I realize I'm reading your post out of context, so excuse me if I've misinterpreted it, but what is in the best interests of the child about upsetting his mother while it's being born? Stress takes a physical toll on the human body. Stress in childbirth isn't a good thing.

The guy was being a jerk.

This father's lawsuit could be vexatious or legitimate and there was no indication in the reporting or judge's comments which hinted at this being anything other than a legitimate interest on the part of the father.

So, assuming that the father sued because he really wants to witness the birth of his child, this signals, to me at least, that his presence and his witness, is a hugely important part of how he sees himself in a father role.

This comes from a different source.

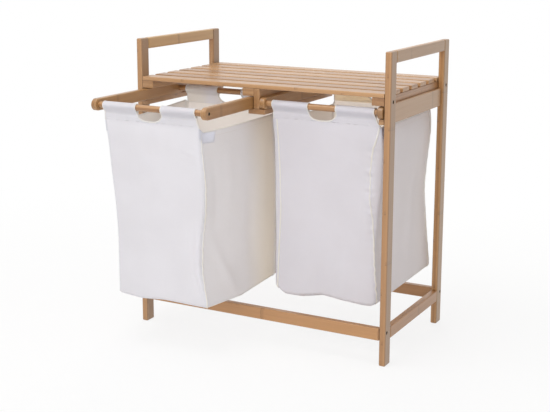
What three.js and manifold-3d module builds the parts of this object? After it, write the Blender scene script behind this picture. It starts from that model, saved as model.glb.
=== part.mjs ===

If this makes him a more engaged father, than that is in the best interests of the child. The child's life is enriched by having a more engaged father than a less engaged father or one who just doesn't give a damn about the child. This is a purposeful pushing away of the father, a purposeful effort to exclude him from the birth of his child, a purposeful effort to deprive him of an experience that is fleeting and can never be substituted. It doesn't matter whether we think that his presence could have such profound effects on his relationship with his child, he apparently thinks it will, hence his willingness to take this issue to a Court of Law. That sure signals to me that he is really invested in the experience.
 
Re: New Jersey Judge Blocks Dad From Delivery Room

I realize I'm reading your post out of context, so excuse me if I've misinterpreted it, but what is in the best interests of the child about upsetting his mother while it's being born? Stress takes a physical toll on the human body. Stress in childbirth isn't a good thing.

The guy was being a jerk.
A large percentage of women having strokes during labor/delivery are related to hypertension. Stress would add to this risk!!!

I think since pregnancy is "natural" that folks do not equate it with being a potential medical nightmare.